Project 1 Introduction

  • Andrew Perchuk
  • Zanna Gilbert
  • Emily Pugh

“To Ed: Sunset will never be the same again.”

The above dedication was taken from a message written in the margin of a contact sheet from Ed Ruscha’s Streets of Los Angeles (SoLA) project, which has amassed over 900,000 photographs of major Los Angeles thoroughfares since it began in 1965.1 The majority of these images—around 740,0002—are now housed at the Getty Research Institute (GRI) as the Streets of Los Angeles Archive.3 Appearing in the context of Ruscha’s expansive photography project that initially produced his well-known book Every Building on the Sunset Strip (1966), the message reminds us of the fundamental duality of city streets, representing both permanence and impermanence as well as the role photography can play in freezing a moment in time.

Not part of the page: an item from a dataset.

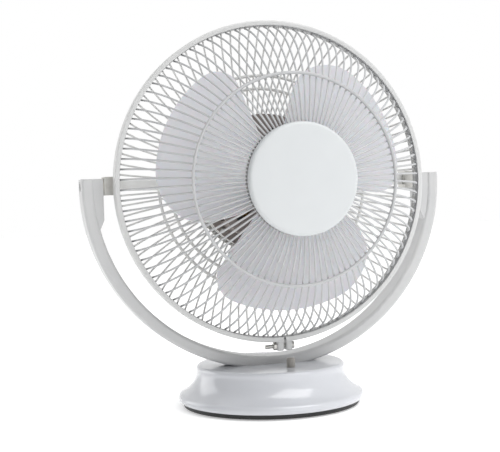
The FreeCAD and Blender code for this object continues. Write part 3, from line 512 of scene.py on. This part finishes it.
def new_tree(name, sockets):
    """Geometry node tree with named inputs, given as name: (socket type, default)."""
    tree = bpy.data.node_groups.new(name, "GeometryNodeTree")
    tree.interface.new_socket("Geometry", in_out="OUTPUT", socket_type="NodeSocketGeometry")
    for label, (kind, default) in sockets.items():
        socket = tree.interface.new_socket(label, in_out="INPUT", socket_type=kind)
        if default is not None:
            socket.default_value = default
    return tree, add(tree, "NodeGroupInput").outputs


def spread_round(tree, instance, count, number, step, first, kept=True):
    """Copies of an instance about Z, each turned by its number of steps from the first angle."""
    places = add(tree, "GeometryNodeMeshLine", inputs={"Count": count, "Offset": (0, 0, 0)})
    turn = add(tree, "ShaderNodeMath", {"operation": "MULTIPLY_ADD"}, {0: number, 1: step, 2: first})
    facing = add(tree, "ShaderNodeCombineXYZ", inputs={"Z": turn.outputs[0]})
    spread = add(tree, "GeometryNodeInstanceOnPoints",
                 inputs={"Points": places.outputs["Mesh"], "Selection": kept, "Instance": instance,
                         "Rotation": facing.outputs[0]})
    return spread.outputs["Instances"]


def close_tree(tree, geometry, place, turn, material):
    """Put the geometry in its place, realize it, set the material and end the tree."""
    placed = add(tree, "GeometryNodeTransform",
                 inputs={"Geometry": geometry, "Translation": place, "Rotation": turn})
    real = add(tree, "GeometryNodeRealizeInstances", inputs={"Geometry": placed.outputs["Geometry"]})
    finish = add(tree, "GeometryNodeSetMaterial", inputs={"Geometry": real.outputs[0], "Material": material})
    add(tree, "NodeGroupOutput", inputs={"Geometry": finish.outputs[0]})
    return tree


def grow(tree, **values):
    """Plain mesh that a tree makes with these inputs."""
    holder = set_out("holder", bpy.data.meshes.new("holder"))
    modifier = holder.modifiers.new("grow", "NODES")
    modifier.node_group = tree
    labels = {item.name: item.identifier for item in tree.interface.items_tree if item.in_out == "INPUT"}
    for key, value in values.items():
        modifier[labels[key.replace("_", " ")]] = value
    mesh = applied(holder)
    holder.modifiers.clear()
    bpy.data.objects.remove(holder)
    return mesh


def spun_rods_tree():
    """Rods bent to an arc, set round the fan's axis, with every so many left out."""
    tree, given = new_tree("spun_rods", {
        "Start": ("NodeSocketVector", None), "Middle": ("NodeSocketVector", None),
        "End": ("NodeSocketVector", None), "Rod Radius": ("NodeSocketFloat", WIRE_R),
        "Count": ("NodeSocketInt", WIRE_COUNT), "First Angle": ("NodeSocketFloat", 0.0),
        "Step Angle": ("NodeSocketFloat", 0.0), "Left Out Every": ("NodeSocketInt", NONE_LEFT_OUT),
        "Pivot": ("NodeSocketVector", None), "Material": ("NodeSocketMaterial", None)})
    path = add(tree, "GeometryNodeCurveArc", {"mode": "POINTS"},
               {"Resolution": 22, "Start": given["Start"], "Middle": given["Middle"], "End": given["End"]})
    section = add(tree, "GeometryNodeCurvePrimitiveCircle",
                  inputs={"Resolution": 8, "Radius": given["Rod Radius"]})
    rod = add(tree, "GeometryNodeCurveToMesh",
              inputs={"Curve": path.outputs["Curve"], "Profile Curve": section.outputs["Curve"],
                      "Fill Caps": True})
    index = add(tree, "GeometryNodeInputIndex").outputs[0]
    number = add(tree, "ShaderNodeMath", {"operation": "ADD"}, {0: index, 1: 1.0}).outputs[0]
    phase = add(tree, "ShaderNodeMath", {"operation": "MODULO"},
                {0: number, 1: given["Left Out Every"]}).outputs[0]
    kept = add(tree, "ShaderNodeMath", {"operation": "GREATER_THAN"}, {0: phase, 1: 0.5}).outputs[0]
    spread = spread_round(tree, rod.outputs["Mesh"], given["Count"], number, given["Step Angle"],
                          given["First Angle"], kept)
    return close_tree(tree, spread, given["Pivot"], (QUARTER_TURN, 0, 0), given["Material"])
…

Written in 1966, the margin note foretells the mythic status Ruscha’s book would eventually take on. However, this is just one of the many sets of contradictions that are provoked by Ruscha’s SoLA Archive: It is vast, but in its focus on mostly the west side of Los Angeles, it is not comprehensive.4 It is a trove of information that resists easy or straightforward translation into knowledge. It is, in archivists’ terms, both a collection and an archive,5 since it represents the vision of a particular artist and, due to the methodical, documentary-like approach that produced it, provides access to broader histories of Los Angeles and its built environment. With Ed Ruscha’s Streets of Los Angeles: Artist, Image, Archive, City, we seek to both expose and explore these contradictions. Rather than offering a definitive statement on the SoLA Archive, the texts in this volume begin to reveal its complexities and suggest the ambiguities its existence presents for understanding the entire oeuvre of Ruscha as well as the postwar history of Los Angeles.

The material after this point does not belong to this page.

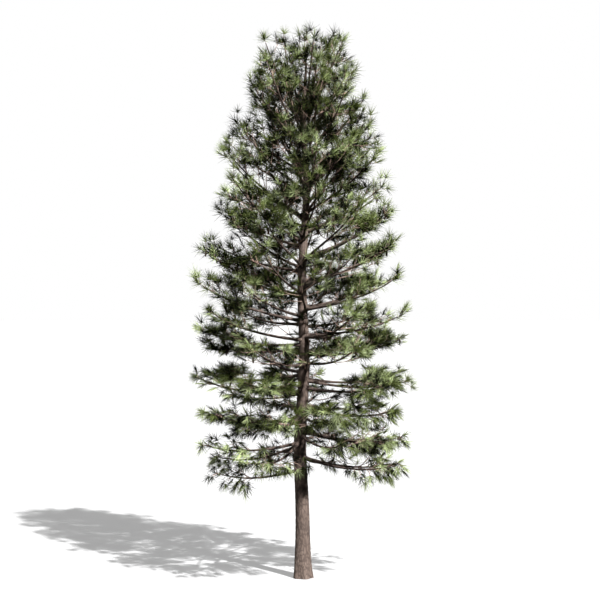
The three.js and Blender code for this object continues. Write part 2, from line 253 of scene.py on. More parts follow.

That Ruscha had amassed an archive focused on the streets of Los Angeles was little known before the GRI’s acquisition of it in 2011; thus, the project and the photographs have barely been accounted for in Ruscha scholarship.6 One notable exception in this regard is the work of Jennifer Quick. She discusses the SoLA project in her article “Pasteup Pictures: Ed Ruscha’s Every Building on the Sunset Strip,” and she insightfully uses the existence of Ruscha’s notebooks and materials related to the project’s production (all of which are contained in the archive) to reevaluate Ruscha’s practice from this perspective.7 Quick’s research notwithstanding, Ed Ruscha’s Streets of Los Angeles presents an excellent opportunity to reassess Ruscha’s oeuvre in the light of the SoLA Archive.

While Ruscha’s relationship to Los Angeles has been explored by other authors (most notably, Ken D. Allan, Alexandra Schwartz, and Cécile Whiting),8 this publication goes further by presenting a multifaceted approach to the topic. Specifically, the essays in this volume investigate the intersecting points between Ruscha, photography, architecture, information theory, and urban planning in the postwar period that emerge only through an interdisciplinary excavation of the archive. It should be noted that Ruscha is, of course, not the only artist to have documented Los Angeles extensively.9 Thus, while this book is in many ways centered on Ruscha, its authors seek to place him in the wider network of practice, thought, and representation.

Ruscha’s project nevertheless remains distinct from most of his twentieth-century contemporaries precisely because of the motorization and semiautomation of the photography process.10 Embedded in Ruscha’s images are multiple versions of Los Angeles, offering numerous avenues of inquiry. Thus, this publication has two fundamental aims: first, to account for the size and scope of what this archive documents and the insights it could offer to multiple fields while acknowledging it as the work of a single artist; and second, to consider the influence the computational approaches used to process the archive will inevitably have on the research and scholarship produced from it. To confront these challenges, we seek to position Ruscha’s SoLA Archive as being at once a product of and about technologies of information assembly, management, reproduction, and distribution, using the format of a digital publication to do so.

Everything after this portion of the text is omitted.